_Goal_. Locate the line bearing "# The dimple" in the material below, then reproduce it and each following line up to and including the line bearing "bpy.data.objects.remove(obj)".

_Dataset section_.
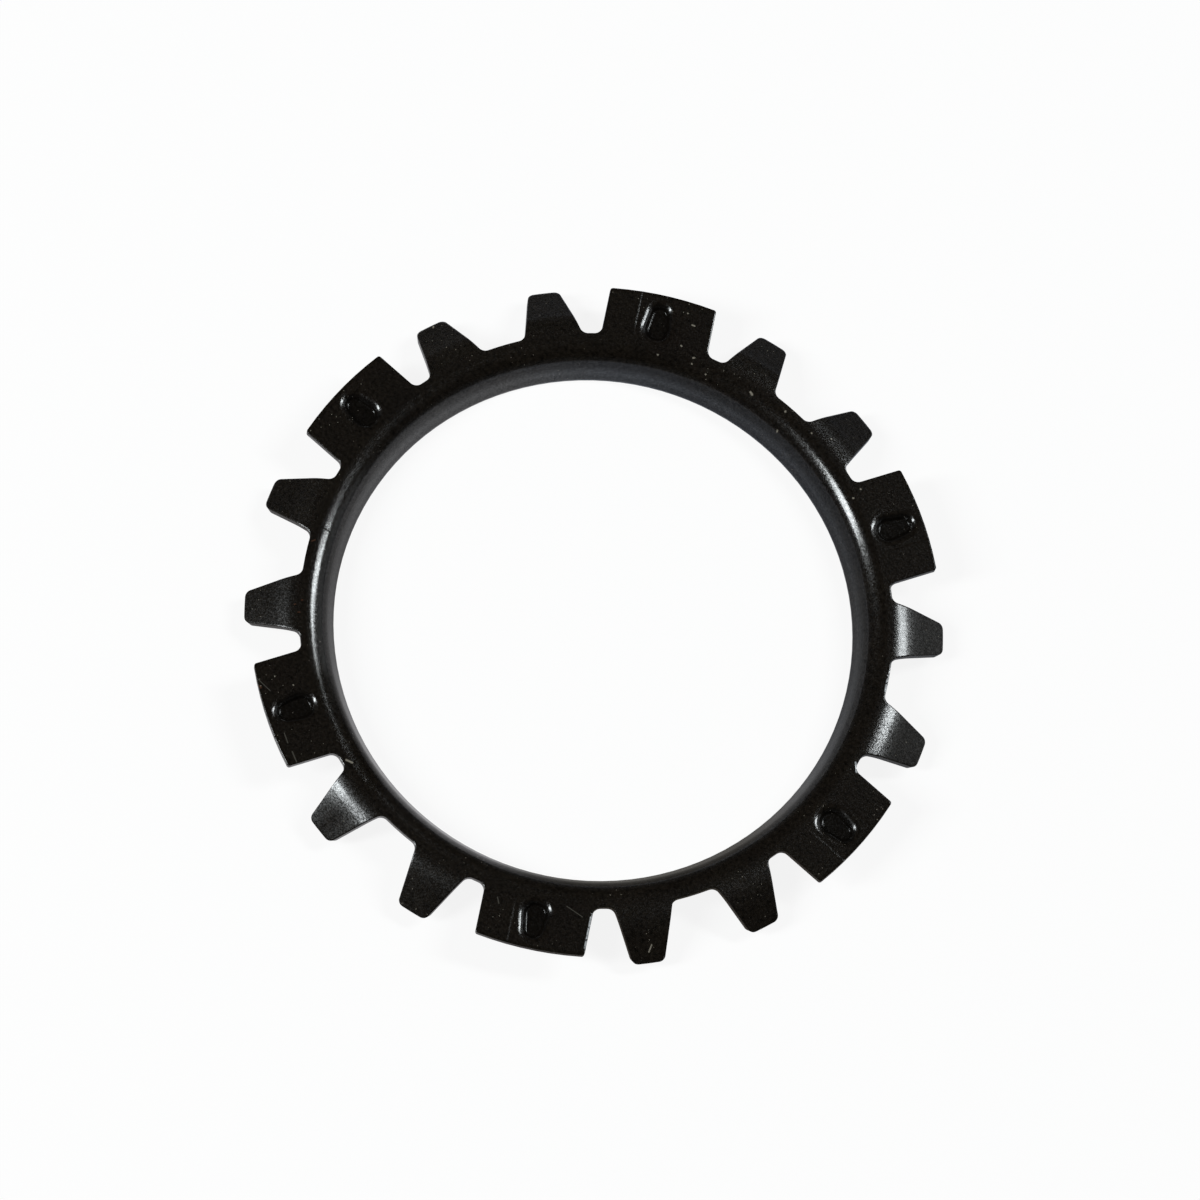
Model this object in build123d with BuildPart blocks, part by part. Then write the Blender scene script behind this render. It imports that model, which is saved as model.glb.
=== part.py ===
"""Toothed lock washer, pressed as one piece from spring steel sheet.

A flat ring has a short collar rolled down around its bore. Its rim carries six wide flat tabs, each with
one egg-shaped dimple pressed down into it, and twelve narrow fingers, two between each pair of tabs,
that are bent down to bite into the part below. The washer stands on the rim of its collar.

Frame: Z is the axis of the bore, Z = 0 is the rim of the collar and +Z is the side of the flat face.
One tab points along +X and one along -X. Lengths are in millimetres and angles in degrees.
"""

import os
from math import asin, atan2, cos, degrees, hypot, radians, sin, tan

from build123d import *

# Sheet and collar
sheet = 0.7  # thickness of the spring steel
bore_diameter = 45.3  # inside the rim of the collar
washer_height = 3.9  # from the rim of the collar to the flat face
collar_land = 0.4  # height of the straight land inside the rim
collar_draft = 17.5  # slope of the collar's wall away from upright, above the land
collar_bend_inside = 1.3  # radius on the hollow side of the bend between collar and ring
rim_chamfer = 0.1  # on both edges of the rim
ring_flat = 0.54  # flat strip of the ring between the collar's bend and the roots of the teeth

# Pattern of tabs and fingers
tab_count = 6
fingers_per_gap = 2  # bent fingers between one tab and the next
slot_width = 1.68  # clear width between a tab and a finger at their roots
root_fillet = 0.75  # in the corners at the roots

# Tabs
tab_reach = 4.25  # from the root circle to the outer edge of a tab
tab_corner_round = 0.25

# Fingers
finger_tip_width = 2.7
finger_flank_angle = 14.3  # lean of each flank towards the finger's centre line, seen from above
finger_bend_angle = 32.0  # slope of a finger below the flat ring
finger_bend_inside = 2.8  # radius on the hollow side of a finger's bend
finger_length = 3.3  # straight length beyond the bend, along the upper face
finger_corner_round = 0.6

# Dimples
dimple_inset = 0.05  # from the end of the collar's bend to the start of the dimple's shoulder
dimple_edge_distance = 0.85  # from the dimple's narrow end to the outer edge of its tab
dimple_wide_radius = 1.15  # of the end towards the bore
dimple_narrow_radius = 0.95  # of the end towards the outer edge
dimple_depth = 0.6
dimple_wall_angle = 30.0  # slope of the dimple's wall away from upright
dimple_shoulder_round = 0.8  # where the upper face turns down into the dimple
boss_margin = 0.25  # by which the boss under a dimple stands outside the dimple's outline
boss_nose_round = 0.3

# Section of the collar and the ring
bore_radius = bore_diameter / 2
collar_slope = radians(collar_draft)
collar_bend_outside = collar_bend_inside + sheet
bend_centre_height = washer_height - collar_bend_outside
bend_foot_height = bend_centre_height + collar_bend_outside * sin(collar_slope)
bend_foot_radius = bore_radius + (bend_foot_height - collar_land) * tan(collar_slope)
bend_centre_radius = bend_foot_radius + collar_bend_outside * cos(collar_slope)
rim_outer_radius = bore_radius - collar_land * tan(collar_slope) + sheet / cos(collar_slope)
root_radius = bend_centre_radius + ring_flat
tab_radius = root_radius + tab_reach

# Section of a finger
finger_bend_outside = finger_bend_inside + sheet
finger_bend_centre = (root_radius, washer_height - finger_bend_outside)
finger_slope = radians(finger_bend_angle)
finger_tip_radius = (
    root_radius + finger_bend_outside * sin(finger_slope) + finger_length * cos(finger_slope)
)

# Shares of the root circle
pitch = 360 / (tab_count * (fingers_per_gap + 1))
flank_run = (finger_tip_radius - root_radius) * tan(radians(finger_flank_angle))
finger_root_width = finger_tip_width + 2 * flank_run
finger_half_angle = degrees(asin(finger_root_width / 2 / root_radius))
slot_angle = 2 * degrees(asin(slot_width / 2 / root_radius))
tab_half_angle = pitch - finger_half_angle - slot_angle
tab_width = 2 * root_radius * sin(radians(tab_half_angle))
tab_sector = 2 * tab_half_angle + slot_angle
finger_sector = 2 * finger_half_angle + slot_angle

# Stock beyond an outline, cut off again when the outline is cut
spare = 2.0
# Slack when a corner or an edge is looked for by its place
near = 0.001


def upright_plane(angle):
    """The plane through the washer's axis whose X direction points outwards at an angle from +X."""
    return Plane.XZ.rotated((0, 0, angle))


def join_root(outline):
    """A tooth's outline, on +X, together with the root circle, with a fillet at each side of its root."""
    with BuildSketch() as joined:
        add(outline)
        Circle(root_radius)
        corners = joined.vertices().filter_by(lambda v: abs(v.center().length - root_radius) < near)
        fillet(corners, root_fillet)
    return joined.sketch


def egg_outline(margin):
    """The outline of the dimple on +X, widened by a margin: an arc at each end and two tangent lines."""
    shoulder_reach = dimple_shoulder_round * tan(radians(90 - dimple_wall_angle) / 2)
    wide_centre = bend_centre_radius + dimple_inset + shoulder_reach + dimple_wide_radius
    narrow_centre = tab_radius - dimple_edge_distance - dimple_narrow_radius
    lean = degrees(asin((dimple_wide_radius - dimple_narrow_radius) / (narrow_centre - wide_centre)))
    with BuildSketch() as egg:
        with BuildLine():
            wide = CenterArc((wide_centre, 0), dimple_wide_radius + margin, 90 - lean, 180 + 2 * lean)
            narrow = CenterArc((narrow_centre, 0), dimple_narrow_radius + margin, lean - 90, 180 - 2 * lean)
            Line(wide @ 0, narrow @ 1)
            Line(wide @ 1, narrow @ 0)
        make_face()
    return egg.sketch


def sunken_egg(height, margin):
    """The outline of the dimple, widened by a margin, sunk from a height with sloping walls."""
    with BuildPart() as sunken:
        with BuildSketch(Plane.XY.offset(height)):
            add(egg_outline(margin))
        extrude(amount=-dimple_depth)
        walls = sunken.faces().filter_by(Axis.Z, reverse=True)
        draft(walls, Plane.XY.offset(height), -dimple_wall_angle)
    return sunken.part


def dimple_edges(washer, height):
    """The closed edges of all dimples, or of their bosses, at a height."""
    level = washer.edges().filter_by_position(Axis.Z, height - near, height + near)
    return level.filter_by(lambda edge: in_dimple(edge.center()))


def in_dimple(point):
    """Whether a point of an edge lies within the width and length that a boss takes up on its tab."""
    tab_pitch = 360 / tab_count
    turn = (degrees(atan2(point.Y, point.X)) + tab_pitch / 2) % tab_pitch - tab_pitch / 2
    reach = hypot(point.X, point.Y)
    along = reach * cos(radians(turn))
    across = abs(reach * sin(radians(turn)))
    widest = dimple_wide_radius + boss_margin
    return bend_centre_radius + near < along < tab_radius - near and across < widest


# Collar and flat ring, as one revolved section
with BuildPart() as ring:
    with BuildSketch(Plane.XZ) as ring_section:
        with BuildLine():
            land = Line((bore_radius, 0), (bore_radius, collar_land))
            Line(land @ 1, (bend_foot_radius, bend_foot_height))
            bend_centre = (bend_centre_radius, bend_centre_height)
            bend_turn = 90 - collar_draft
            CenterArc(bend_centre, collar_bend_outside, 90, bend_turn)
            upper_flat = Line((bend_centre_radius, washer_height), (root_radius, washer_height))
            Line(upper_flat @ 1, (root_radius, washer_height - sheet))
            Line((root_radius, washer_height - sheet), (bend_centre_radius, washer_height - sheet))
            hollow = CenterArc(bend_centre, collar_bend_inside, 90, bend_turn)
            Line(hollow @ 1, (rim_outer_radius, 0))
            Line((rim_outer_radius, 0), land @ 0)
        make_face()
        chamfer(ring_section.vertices().group_by(Axis.Y)[0], rim_chamfer)
    revolve(axis=Axis.Z)

# The tab along +X
with BuildSketch() as tab_outline:
    Rectangle(tab_radius + spare, tab_width, align=(Align.MIN, Align.CENTER))
    Circle(tab_radius, mode=Mode.INTERSECT)
    fillet(tab_outline.vertices().group_by(Axis.X)[-1], tab_corner_round)

with BuildPart() as tab:
    with BuildSketch(upright_plane(-tab_sector / 2)):
        with Locations((root_radius, washer_height)):
            Rectangle(tab_reach + spare, sheet, align=(Align.MIN, Align.MAX))
    revolve(axis=Axis.Z, revolution_arc=tab_sector)
    extrude(join_root(tab_outline.sketch), amount=washer_height + spare, mode=Mode.INTERSECT)

# The finger along +X
with BuildSketch() as finger_outline:
    with BuildLine():
        spare_run = spare * tan(radians(finger_flank_angle))
        Polyline(
            (root_radius - spare, finger_root_width / 2 + spare_run),
            (finger_tip_radius + spare, finger_tip_width / 2 - spare_run),
            (finger_tip_radius + spare, spare_run - finger_tip_width / 2),
            (root_radius - spare, -finger_root_width / 2 - spare_run),
            close=True,
        )
    make_face()

with BuildPart() as finger:
    with BuildSketch(upright_plane(-finger_sector / 2)):
        with BuildLine():
            bend = CenterArc(finger_bend_centre, finger_bend_outside, 90, -finger_bend_angle)
            slope = PolarLine(bend @ 1, finger_length, -finger_bend_angle)
            tip = PolarLine(slope @ 1, sheet, -90 - finger_bend_angle)
            PolarLine(tip @ 1, finger_length, 180 - finger_bend_angle)
            hollow = CenterArc(finger_bend_centre, finger_bend_inside, 90, -finger_bend_angle)
            Line(hollow @ 0, bend @ 0)
        make_face()
    revolve(axis=Axis.Z, revolution_arc=finger_sector)
    extrude(join_root(finger_outline.sketch), amount=washer_height + spare, mode=Mode.INTERSECT)
    tip_face = finger.faces().sort_by(Axis.X)[-1]
    fillet(tip_face.edges().filter_by(GeomType.CIRCLE, reverse=True), finger_corner_round)

# The dimple along +X, and the boss that it raises on the lower face
dimple = sunken_egg(washer_height, 0)
boss = sunken_egg(washer_height - sheet, boss_margin)

with BuildPart() as lock_washer:
    add(ring.part)
    with PolarLocations(0, tab_count):
        add(tab.part)
    for place in range(1, fingers_per_gap + 1):
        with PolarLocations(0, tab_count, start_angle=place * pitch):
            add(finger.part)
    with PolarLocations(0, tab_count):
        add(boss)
    with PolarLocations(0, tab_count):
        add(dimple, mode=Mode.SUBTRACT)
    fillet(dimple_edges(lock_washer, washer_height), dimple_shoulder_round)
    fillet(dimple_edges(lock_washer, washer_height - sheet - dimple_depth), boss_nose_round)

lock_washer.part.label = "lock_washer"
os.makedirs("parts", exist_ok=True)
export_step(lock_washer.part, "parts/lock_washer.step")
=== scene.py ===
"""Toothed lock washer of blackened spring steel, lying on its collar on a pale floor.

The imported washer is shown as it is. This script gives it the finish of black oxide on pressed sheet,
with its rounded edges, punch marks, dust and scratches, and sets the floor, the lights and the camera.
Lengths are in metres unless a name or a comment says otherwise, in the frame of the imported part.
"""

from itertools import pairwise
from math import cos, pi, radians, sin

import bpy
import numpy as np
from mathutils import Matrix, Vector

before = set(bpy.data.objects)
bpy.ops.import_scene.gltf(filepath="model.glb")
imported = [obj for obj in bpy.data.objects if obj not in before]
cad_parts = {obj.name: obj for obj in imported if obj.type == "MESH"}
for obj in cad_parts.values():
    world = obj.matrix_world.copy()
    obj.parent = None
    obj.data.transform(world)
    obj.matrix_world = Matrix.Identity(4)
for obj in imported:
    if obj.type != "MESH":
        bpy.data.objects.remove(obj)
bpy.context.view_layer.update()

MM = 0.001

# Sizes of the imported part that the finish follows
FLAT_HEIGHT = 3.9 * MM  # of the flat face above the rim of the collar
ROOT_RADIUS = 25.76 * MM  # where tabs and fingers leave the ring
TAB_RADIUS = 30.01 * MM  # of the outer ends of the tabs
TAB_SIDE = 4.9 * MM  # from a tab's middle line to just beyond its side, in the slot
TAB_PITCH = radians(60)
DIMPLE_MOUTH = 1.6 * MM  # half the width of a dimple where it leaves the flat face

# Patterns of the finish: how wide one cell of each is, in millimetres
CLOUDS_MM = 4.0  # how the oxide's colour drifts
MOTTLE_MM = 0.3
PITTING_MM = 0.25  # of the painted edge highlights
GRAIN_MM = 0.13  # the real grain is a few hundredths wide, and is drawn as coarse as it needs to show
DUST_SPACING_MM = 0.45
DUST_RADIUS_MM = 0.065  # of the largest specks of dust

# How strongly the patterns show
MOTTLE_DEPTH = (0.3, 1.9)  # times the base colour, in the darkest and the palest mottle
ROUGHNESS = (0.1, 0.26)  # in the valleys and on the tops of the grain
FINGER_ROUGHNESS = 0.09  # what a bent finger adds to that
PITTING_LEVELS = (0.38, 0.5)  # of the noise, where a painted edge highlight is still black and where it is bright
DUST_LEVELS = (0.4, 0.7)  # of the clouds, where dust begins and where its specks are largest
DUST_TOWARDS_ENDS = 0.2  # what the ends of the tabs add to the level of the clouds

# Relief of the finish
GRAIN_HEIGHT_MM = 0.004
NICK_DEPTH_MM = 0.05
SEAT_DEPTH_MM = 0.02  # of the seat that the punch of a dimple leaves round it
SEAT_SIDE = (2.02 * MM, 1.88 * MM)  # from a tab's middle line: where the seat ends, and where it is full
SEAT_START = (25.4 * MM, 27.0 * MM)  # outwards along a tab: where the seat begins, and where it is full
EDGE_ROUND = 0.2 * MM  # radius to which the edges are worn

# Levels of sheen, each after its place in millimetres. Up the collar it rises to where the punch
# burnished the wall most, falls towards the top of the wall and comes back over the bend. Outwards along
# a finger it is a change from 1, stronger on the bend than on the straight face.
COLLAR_SHEEN = ((0.9, 1.1), (1.4, 1.5), (2.3, 0.5), (3.2, 1.0))
COLLAR_SHEEN_END = (24.6 * MM, 25.0 * MM)  # between these radii it passes into the sheen of the flat ring
FINGER_SHEEN = ((27.6, 0.25), (28.4, -0.2))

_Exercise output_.
# The dimple along +X, and the boss that it raises on the lower face
dimple = sunken_egg(washer_height, 0)
boss = sunken_egg(washer_height - sheet, boss_margin)

with BuildPart() as lock_washer:
    add(ring.part)
    with PolarLocations(0, tab_count):
        add(tab.part)
    for place in range(1, fingers_per_gap + 1):
        with PolarLocations(0, tab_count, start_angle=place * pitch):
            add(finger.part)
    with PolarLocations(0, tab_count):
        add(boss)
    with PolarLocations(0, tab_count):
        add(dimple, mode=Mode.SUBTRACT)
    fillet(dimple_edges(lock_washer, washer_height), dimple_shoulder_round)
    fillet(dimple_edges(lock_washer, washer_height - sheet - dimple_depth), boss_nose_round)

lock_washer.part.label = "lock_washer"
os.makedirs("parts", exist_ok=True)
export_step(lock_washer.part, "parts/lock_washer.step")
=== scene.py ===
"""Toothed lock washer of blackened spring steel, lying on its collar on a pale floor.

The imported washer is shown as it is. This script gives it the finish of black oxide on pressed sheet,
with its rounded edges, punch marks, dust and scratches, and sets the floor, the lights and the camera.
Lengths are in metres unless a name or a comment says otherwise, in the frame of the imported part.
"""

from itertools import pairwise
from math import cos, pi, radians, sin

import bpy
import numpy as np
from mathutils import Matrix, Vector

before = set(bpy.data.objects)
bpy.ops.import_scene.gltf(filepath="model.glb")
imported = [obj for obj in bpy.data.objects if obj not in before]
cad_parts = {obj.name: obj for obj in imported if obj.type == "MESH"}
for obj in cad_parts.values():
    world = obj.matrix_world.copy()
    obj.parent = None
    obj.data.transform(world)
    obj.matrix_world = Matrix.Identity(4)
for obj in imported:
    if obj.type != "MESH":
        bpy.data.objects.remove(obj)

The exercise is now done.